By Matthew Lister, Partner and Managing Director, Gehl Studio NY; 2022 Midtown Alliance Annual Meeting Keynote Speaker

Greetings Midtown Atlanta. I couldn’t be more excited to be speaking at the Midtown Alliance Annual Meeting next Tuesday, March 21st. The title for the event is All Together Now.  

All Together Now… Finally! After spending two years in my pajama pants doing events like this from my kitchen table, I am excited to see all of you. I’ll do my best to not make it awkward. 

I work for Gehl, an urban strategy and design firm, and have spent most of my professional life learning how we can make cities into places that nurture human connection and foster vibrant public life. I’ll be speaking more about public life and why it’s important for the health of our cities on Tuesday. But to put it simply, public life is the thing that we create together when we live our lives outside of our homes and businesses and cars. Public life — when we discover, shape and share experiences with one another — creates the social connective tissue that makes communities thrive. Public life happens at eye-level, at the human scale and it doesn’t happen by accident. Public life happens when places are comfortable, safe and desirable enough to invite people in to connect with one another. 

I care deeply about creating the conditions that support public life in cities. Nurturing human connection is kind of my thing. So, I was particularly flummoxed two years ago (almost to the day of this writing) when we all found ourselves in a world that said, “Stop! Stop nurturing human connection! It will kill you!” Like everyone else, in a bit of a daze, I put on my sweat pants. I taught my then 4-year-old how to Zoom into pre-school (sort of). I baked sourdough bread. I hand-washed my groceries. My team and I convinced ourselves and many of our clients that we could do everything we had been doing before, but remotely. Mostly though, we isolated ourselves and we stayed put… for a little while. 

At Gehl, we have always learned by observing people in cities, and so after the initial shock we got back to work and we observed the hell out of our cities. As it turned out, even a global pandemic couldn’t reduce the desire, the innate need within us to connect with one another. People just had to find new ways to do it and in doing so changed everything all around us. Overnight all the places where we used to connect, to eat, to drink, to work, to worship, to work out, to laugh and cry with one another, all of the places where we made our lives together were suddenly off-limits — except the public realm.

We learned that we could be together safely if we convened outdoors. Over the course of only a few weeks and months our streets, sidewalks, medians, patios, parks and plazas became our restaurants, our bars, our gyms, our places of worship, our jazz clubs, comedy clubs and theaters. At first these transformations were make-shift, temporary, and hastily executed, but they quickly became our new reality. I saw interventions in the public realm that would have been inconceivable on March 10, 2020, but only a few weeks later seemed inevitable. With these changes came surprising culture shifts (“Sure! I’ll meet you for a drink outdoors even though it’s 20 degrees outside!”), all driven by the same desire to connect with one another. We saw an enormous amount of creativity and experimentation occur in a relatively short period of time, and our cities will never be the same again. 

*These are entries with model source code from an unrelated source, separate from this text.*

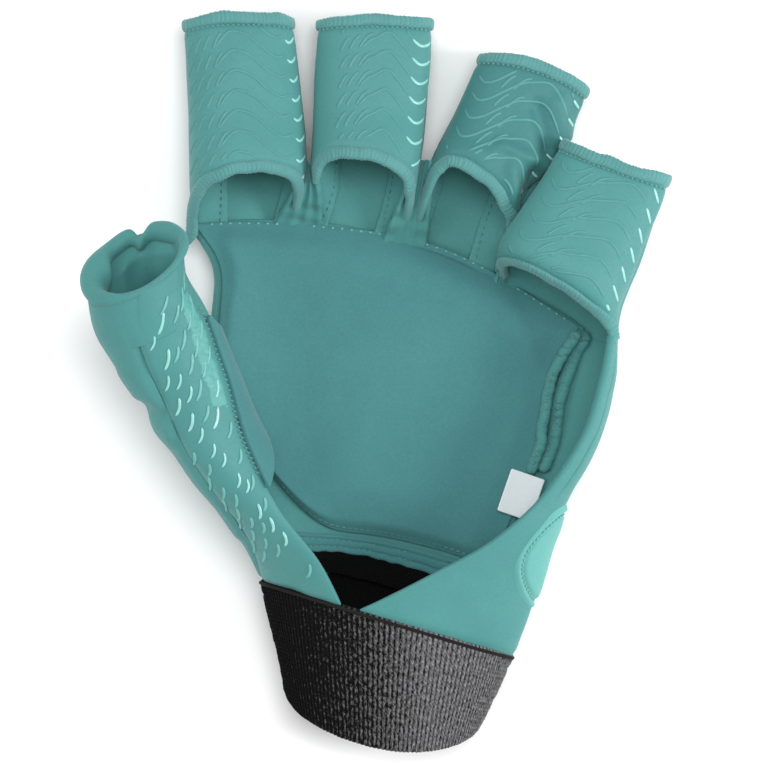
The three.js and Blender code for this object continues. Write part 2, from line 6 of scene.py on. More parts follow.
import bpy
import numpy as np
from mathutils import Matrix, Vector


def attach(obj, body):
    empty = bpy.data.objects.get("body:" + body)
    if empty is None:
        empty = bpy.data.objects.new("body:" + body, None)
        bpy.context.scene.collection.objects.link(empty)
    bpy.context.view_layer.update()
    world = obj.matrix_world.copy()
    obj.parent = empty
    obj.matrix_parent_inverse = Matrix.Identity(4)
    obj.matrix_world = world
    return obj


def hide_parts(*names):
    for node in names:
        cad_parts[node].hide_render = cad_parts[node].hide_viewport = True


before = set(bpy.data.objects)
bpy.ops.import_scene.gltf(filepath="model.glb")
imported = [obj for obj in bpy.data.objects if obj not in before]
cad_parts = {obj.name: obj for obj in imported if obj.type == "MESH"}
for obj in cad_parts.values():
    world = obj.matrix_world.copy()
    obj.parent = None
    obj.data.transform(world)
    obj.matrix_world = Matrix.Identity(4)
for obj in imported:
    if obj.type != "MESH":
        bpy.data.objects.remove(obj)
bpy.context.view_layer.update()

MM = 0.001
SHIFT = np.array([-0.116, 0.091, 0.0])  # from the drawing's origin to the middle of the footprint

# Photograph: its size, its scale, and the pixel that stands over the drawing's origin
PHOTO_PIXELS = (759, 765)
MM_PER_PIXEL = 0.28
ORIGIN_PIXEL = (377.5, 380.0)

# Camera: straight above, far enough away that heights hardly shift in the picture
CAMERA_HEIGHT = 2.0
FOCUS_HEIGHT = 0.022
SENSOR = 36.0

# Wall thicknesses and gaps, as in the solids
FABRIC = 1.8
GRIP_FABRIC = 1.5
FINGER_PADDING = 3.0
SHELL_CENTRE = 7.0
SHELL_EDGE = 3.0
LINING_PAD = 2.4
LINING_EDGE = 1.0
FACING = 1.2
LAP = 1.2
ELASTIC = 2.0
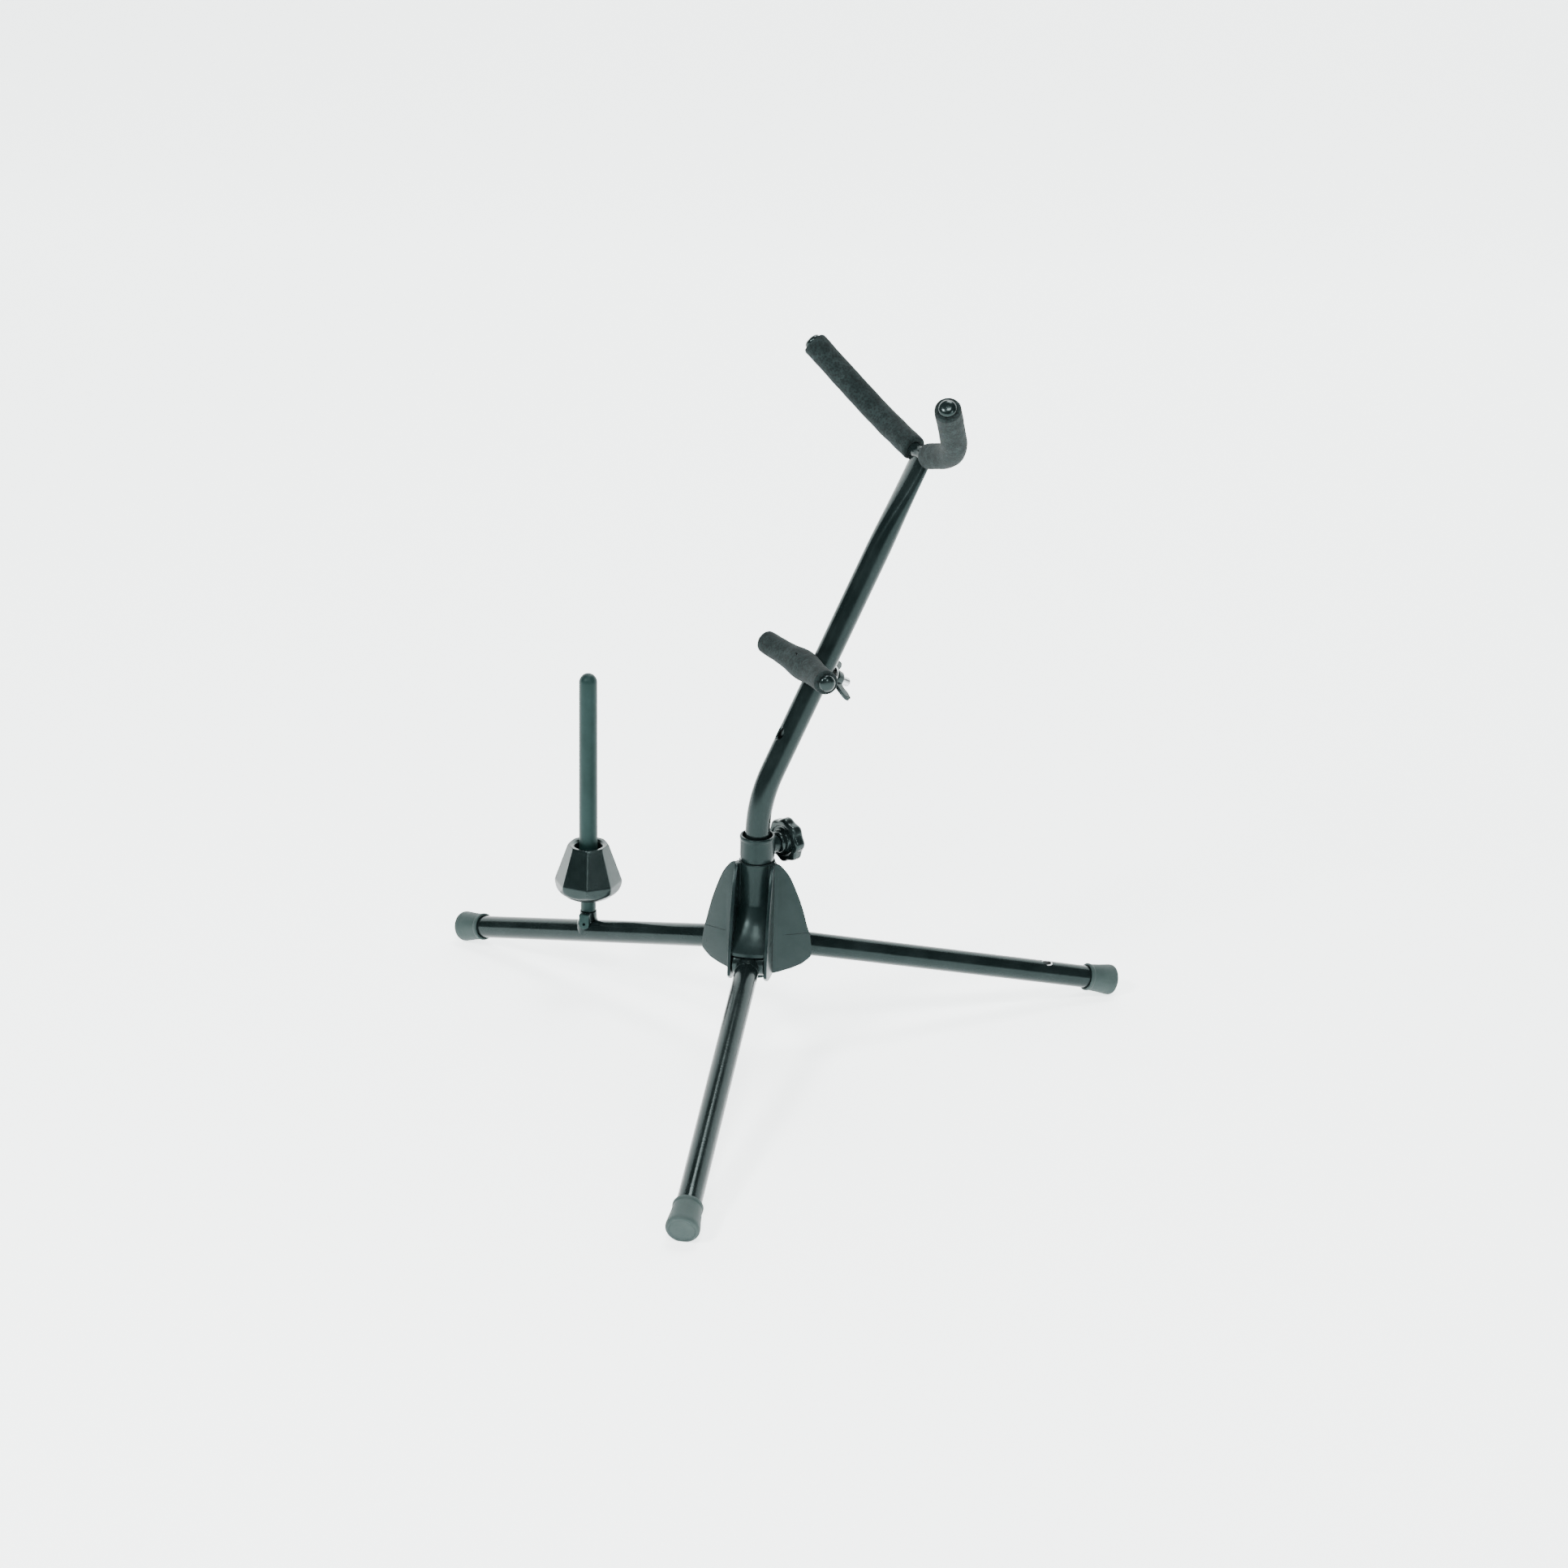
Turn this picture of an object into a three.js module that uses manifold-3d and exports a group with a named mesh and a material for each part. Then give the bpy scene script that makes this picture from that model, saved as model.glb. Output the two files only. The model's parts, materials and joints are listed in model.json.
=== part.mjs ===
// Folding saxophone stand: a three-legged base with a clamp collar, a leaning mast that carries
// a padded fork and a smaller padded yoke, and a clarinet peg that screws into one leg.
// Millimetres, +Z up. The front leg points along -Y.

import * as THREE from 'three';
import { mergeVertices } from 'three/addons/utils/BufferGeometryUtils.js';
import Module from 'manifold-3d';

const wasm = await Module();
wasm.setup();

// ---- Driving dimensions ------------------------------------------------------------------

const GAP = 0.3; // clearance kept between pieces that touch
const TUBE_SIDES = 24;
const SMALL_SIDES = 16;
const BEND_RINGS = 7;

// Plan of the base
const LEG_AZIMUTHS = { front: -90, right: 30, left: 150 };
const LEG_REACH = 275; // hub axis to the end of a foot
const LEG_SLOPE = 15; // fall of an open leg
const PIVOT_REACH = 26; // hub axis to a leg's pin
const HUB_AXIS_Y = 65.52; // the hub stands this far behind the middle of the footprint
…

Meanwhile, the rhythms and routines of professional life changed as well. Countless hours of kitchen table Zoom sessions created the space for people to question their pre-pandemic 9-5 routines. While people are genuinely eager to work with their colleagues and connect in person, they also value the flexibility that was on hand during the pandemic. Having choices about how they work, when they work and where they work has changed what people prioritize when considering their office location and environment. So, what does this mean for Midtown Atlanta? Let’s talk about it on March 21. But in the meantime, I’ll leave you with this headline:

Mixed-use districts with human scaled public space networks that collectively commit to becoming places that nurture human connection and invite for shared experiences are the places that were most resilient during the pandemic and are going to be the places that are most attractive and successful in a post-pandemic hybrid work world order.  

And here is the spoiler… 

Midtown Atlanta is uniquely positioned to be one of these places.